WRITTEN TASK —
Give the listing again in full, exactly as written.

INFORMATION SHOWN —

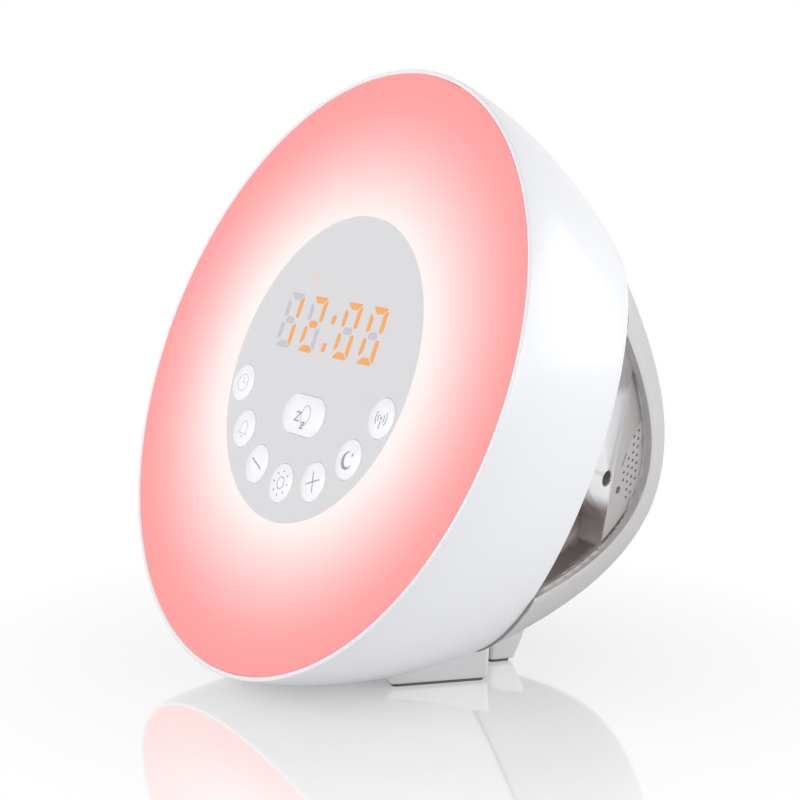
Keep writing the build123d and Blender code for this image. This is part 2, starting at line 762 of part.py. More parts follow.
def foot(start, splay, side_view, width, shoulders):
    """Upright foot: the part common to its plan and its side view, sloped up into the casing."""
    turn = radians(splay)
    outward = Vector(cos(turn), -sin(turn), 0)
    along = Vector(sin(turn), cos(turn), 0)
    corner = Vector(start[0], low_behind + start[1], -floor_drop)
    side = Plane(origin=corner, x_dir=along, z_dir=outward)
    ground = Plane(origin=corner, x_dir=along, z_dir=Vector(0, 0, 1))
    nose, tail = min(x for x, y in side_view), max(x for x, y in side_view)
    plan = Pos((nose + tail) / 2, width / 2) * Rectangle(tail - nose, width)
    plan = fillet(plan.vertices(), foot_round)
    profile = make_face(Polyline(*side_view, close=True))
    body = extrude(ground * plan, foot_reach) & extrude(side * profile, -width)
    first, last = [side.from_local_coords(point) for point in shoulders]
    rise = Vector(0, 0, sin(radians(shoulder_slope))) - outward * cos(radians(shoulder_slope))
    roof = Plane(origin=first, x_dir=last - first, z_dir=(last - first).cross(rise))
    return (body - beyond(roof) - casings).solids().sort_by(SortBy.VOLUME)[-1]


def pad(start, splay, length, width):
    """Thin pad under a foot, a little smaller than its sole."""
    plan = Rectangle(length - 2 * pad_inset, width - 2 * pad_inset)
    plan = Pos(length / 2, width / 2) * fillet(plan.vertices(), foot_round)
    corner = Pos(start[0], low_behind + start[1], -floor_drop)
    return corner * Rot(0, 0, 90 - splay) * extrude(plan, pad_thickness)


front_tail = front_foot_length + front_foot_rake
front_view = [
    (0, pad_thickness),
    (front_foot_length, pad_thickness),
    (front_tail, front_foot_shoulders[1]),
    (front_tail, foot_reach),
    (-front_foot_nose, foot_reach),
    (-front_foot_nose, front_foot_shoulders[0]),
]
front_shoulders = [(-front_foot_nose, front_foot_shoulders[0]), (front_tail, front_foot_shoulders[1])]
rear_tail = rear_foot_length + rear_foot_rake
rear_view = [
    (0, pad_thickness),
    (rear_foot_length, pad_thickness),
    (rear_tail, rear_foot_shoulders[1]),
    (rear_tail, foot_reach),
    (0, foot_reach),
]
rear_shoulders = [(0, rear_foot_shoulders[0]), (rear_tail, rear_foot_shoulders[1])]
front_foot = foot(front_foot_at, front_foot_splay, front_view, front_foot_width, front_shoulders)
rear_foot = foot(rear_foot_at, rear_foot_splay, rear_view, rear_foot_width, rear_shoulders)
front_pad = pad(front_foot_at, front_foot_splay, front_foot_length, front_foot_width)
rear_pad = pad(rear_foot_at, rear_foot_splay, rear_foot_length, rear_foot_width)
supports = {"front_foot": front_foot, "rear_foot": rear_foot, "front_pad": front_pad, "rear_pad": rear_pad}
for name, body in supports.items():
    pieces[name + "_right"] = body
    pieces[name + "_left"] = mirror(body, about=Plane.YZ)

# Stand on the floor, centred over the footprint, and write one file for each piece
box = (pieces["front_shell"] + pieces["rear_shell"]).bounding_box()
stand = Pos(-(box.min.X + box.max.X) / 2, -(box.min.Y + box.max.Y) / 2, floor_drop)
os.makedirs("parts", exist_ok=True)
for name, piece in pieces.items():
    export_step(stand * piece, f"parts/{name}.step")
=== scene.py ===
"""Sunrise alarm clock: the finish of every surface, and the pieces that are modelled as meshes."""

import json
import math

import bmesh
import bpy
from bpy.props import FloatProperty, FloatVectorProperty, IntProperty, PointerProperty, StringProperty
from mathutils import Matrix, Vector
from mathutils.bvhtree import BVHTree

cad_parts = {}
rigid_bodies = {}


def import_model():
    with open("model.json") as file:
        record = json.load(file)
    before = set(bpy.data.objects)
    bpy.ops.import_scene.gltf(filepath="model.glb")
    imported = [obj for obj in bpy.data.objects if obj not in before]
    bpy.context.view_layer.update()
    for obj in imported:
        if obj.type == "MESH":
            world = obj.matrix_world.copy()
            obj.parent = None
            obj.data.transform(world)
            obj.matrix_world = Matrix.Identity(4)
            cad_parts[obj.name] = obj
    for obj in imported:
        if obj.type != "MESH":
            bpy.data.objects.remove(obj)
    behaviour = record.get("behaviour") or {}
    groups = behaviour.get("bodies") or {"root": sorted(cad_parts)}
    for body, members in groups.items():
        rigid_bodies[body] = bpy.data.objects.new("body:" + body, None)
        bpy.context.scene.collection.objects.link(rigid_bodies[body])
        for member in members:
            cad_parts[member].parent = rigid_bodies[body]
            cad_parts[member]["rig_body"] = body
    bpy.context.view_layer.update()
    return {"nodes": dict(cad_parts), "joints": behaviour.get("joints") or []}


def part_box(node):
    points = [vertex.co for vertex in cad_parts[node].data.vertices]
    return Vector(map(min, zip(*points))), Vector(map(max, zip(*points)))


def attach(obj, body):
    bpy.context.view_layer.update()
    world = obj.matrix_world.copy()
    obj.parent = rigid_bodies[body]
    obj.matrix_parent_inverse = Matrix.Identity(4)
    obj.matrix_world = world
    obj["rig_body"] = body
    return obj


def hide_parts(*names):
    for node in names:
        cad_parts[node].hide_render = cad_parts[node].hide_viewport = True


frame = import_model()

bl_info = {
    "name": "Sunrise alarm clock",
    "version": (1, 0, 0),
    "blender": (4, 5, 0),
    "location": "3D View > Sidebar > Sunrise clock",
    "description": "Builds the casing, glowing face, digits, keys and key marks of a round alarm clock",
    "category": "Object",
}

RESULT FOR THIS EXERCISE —
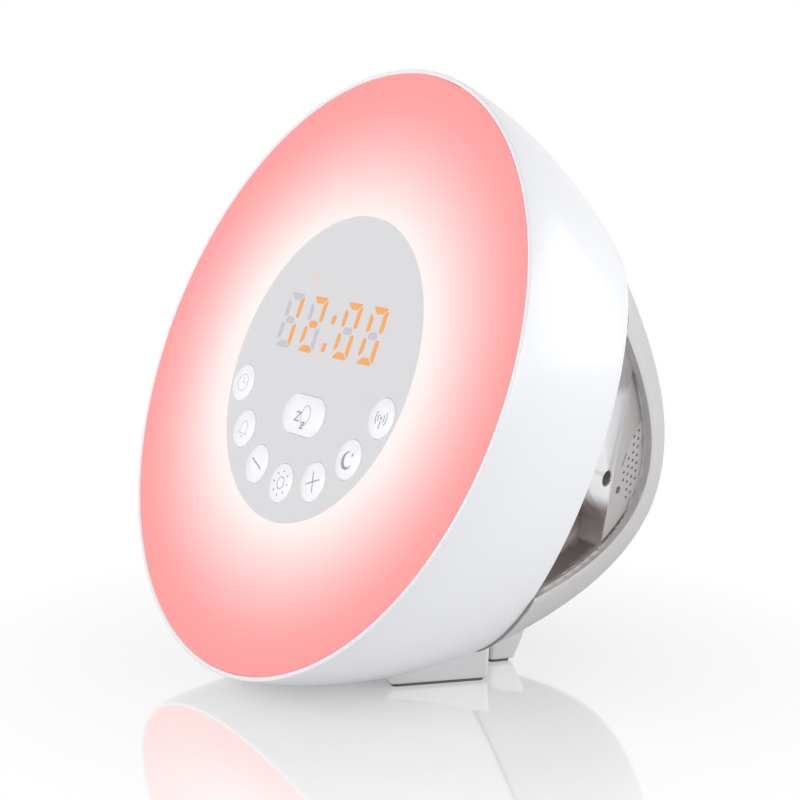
Keep writing the build123d and Blender code for this image. This is part 2, starting at line 762 of part.py. More parts follow.
def foot(start, splay, side_view, width, shoulders):
    """Upright foot: the part common to its plan and its side view, sloped up into the casing."""
    turn = radians(splay)
    outward = Vector(cos(turn), -sin(turn), 0)
    along = Vector(sin(turn), cos(turn), 0)
    corner = Vector(start[0], low_behind + start[1], -floor_drop)
    side = Plane(origin=corner, x_dir=along, z_dir=outward)
    ground = Plane(origin=corner, x_dir=along, z_dir=Vector(0, 0, 1))
    nose, tail = min(x for x, y in side_view), max(x for x, y in side_view)
    plan = Pos((nose + tail) / 2, width / 2) * Rectangle(tail - nose, width)
    plan = fillet(plan.vertices(), foot_round)
    profile = make_face(Polyline(*side_view, close=True))
    body = extrude(ground * plan, foot_reach) & extrude(side * profile, -width)
    first, last = [side.from_local_coords(point) for point in shoulders]
    rise = Vector(0, 0, sin(radians(shoulder_slope))) - outward * cos(radians(shoulder_slope))
    roof = Plane(origin=first, x_dir=last - first, z_dir=(last - first).cross(rise))
    return (body - beyond(roof) - casings).solids().sort_by(SortBy.VOLUME)[-1]


def pad(start, splay, length, width):
    """Thin pad under a foot, a little smaller than its sole."""
    plan = Rectangle(length - 2 * pad_inset, width - 2 * pad_inset)
    plan = Pos(length / 2, width / 2) * fillet(plan.vertices(), foot_round)
    corner = Pos(start[0], low_behind + start[1], -floor_drop)
    return corner * Rot(0, 0, 90 - splay) * extrude(plan, pad_thickness)


front_tail = front_foot_length + front_foot_rake
front_view = [
    (0, pad_thickness),
    (front_foot_length, pad_thickness),
    (front_tail, front_foot_shoulders[1]),
    (front_tail, foot_reach),
    (-front_foot_nose, foot_reach),
    (-front_foot_nose, front_foot_shoulders[0]),
]
front_shoulders = [(-front_foot_nose, front_foot_shoulders[0]), (front_tail, front_foot_shoulders[1])]
rear_tail = rear_foot_length + rear_foot_rake
rear_view = [
    (0, pad_thickness),
    (rear_foot_length, pad_thickness),
    (rear_tail, rear_foot_shoulders[1]),
    (rear_tail, foot_reach),
    (0, foot_reach),
]
rear_shoulders = [(0, rear_foot_shoulders[0]), (rear_tail, rear_foot_shoulders[1])]
front_foot = foot(front_foot_at, front_foot_splay, front_view, front_foot_width, front_shoulders)
rear_foot = foot(rear_foot_at, rear_foot_splay, rear_view, rear_foot_width, rear_shoulders)
front_pad = pad(front_foot_at, front_foot_splay, front_foot_length, front_foot_width)
rear_pad = pad(rear_foot_at, rear_foot_splay, rear_foot_length, rear_foot_width)
supports = {"front_foot": front_foot, "rear_foot": rear_foot, "front_pad": front_pad, "rear_pad": rear_pad}
for name, body in supports.items():
    pieces[name + "_right"] = body
    pieces[name + "_left"] = mirror(body, about=Plane.YZ)

# Stand on the floor, centred over the footprint, and write one file for each piece
box = (pieces["front_shell"] + pieces["rear_shell"]).bounding_box()
stand = Pos(-(box.min.X + box.max.X) / 2, -(box.min.Y + box.max.Y) / 2, floor_drop)
os.makedirs("parts", exist_ok=True)
for name, piece in pieces.items():
    export_step(stand * piece, f"parts/{name}.step")
=== scene.py ===
"""Sunrise alarm clock: the finish of every surface, and the pieces that are modelled as meshes."""

import json
import math

import bmesh
import bpy
from bpy.props import FloatProperty, FloatVectorProperty, IntProperty, PointerProperty, StringProperty
from mathutils import Matrix, Vector
from mathutils.bvhtree import BVHTree

cad_parts = {}
rigid_bodies = {}


def import_model():
    with open("model.json") as file:
        record = json.load(file)
    before = set(bpy.data.objects)
    bpy.ops.import_scene.gltf(filepath="model.glb")
    imported = [obj for obj in bpy.data.objects if obj not in before]
    bpy.context.view_layer.update()
    for obj in imported:
        if obj.type == "MESH":
            world = obj.matrix_world.copy()
            obj.parent = None
            obj.data.transform(world)
            obj.matrix_world = Matrix.Identity(4)
            cad_parts[obj.name] = obj
    for obj in imported:
        if obj.type != "MESH":
            bpy.data.objects.remove(obj)
    behaviour = record.get("behaviour") or {}
    groups = behaviour.get("bodies") or {"root": sorted(cad_parts)}
    for body, members in groups.items():
        rigid_bodies[body] = bpy.data.objects.new("body:" + body, None)
        bpy.context.scene.collection.objects.link(rigid_bodies[body])
        for member in members:
            cad_parts[member].parent = rigid_bodies[body]
            cad_parts[member]["rig_body"] = body
    bpy.context.view_layer.update()
    return {"nodes": dict(cad_parts), "joints": behaviour.get("joints") or []}


def part_box(node):
    points = [vertex.co for vertex in cad_parts[node].data.vertices]
    return Vector(map(min, zip(*points))), Vector(map(max, zip(*points)))


def attach(obj, body):
    bpy.context.view_layer.update()
    world = obj.matrix_world.copy()
    obj.parent = rigid_bodies[body]
    obj.matrix_parent_inverse = Matrix.Identity(4)
    obj.matrix_world = world
    obj["rig_body"] = body
    return obj


def hide_parts(*names):
    for node in names:
        cad_parts[node].hide_render = cad_parts[node].hide_viewport = True


frame = import_model()

bl_info = {
    "name": "Sunrise alarm clock",
    "version": (1, 0, 0),
    "blender": (4, 5, 0),
    "location": "3D View > Sidebar > Sunrise clock",
    "description": "Builds the casing, glowing face, digits, keys and key marks of a round alarm clock",
    "category": "Object",
}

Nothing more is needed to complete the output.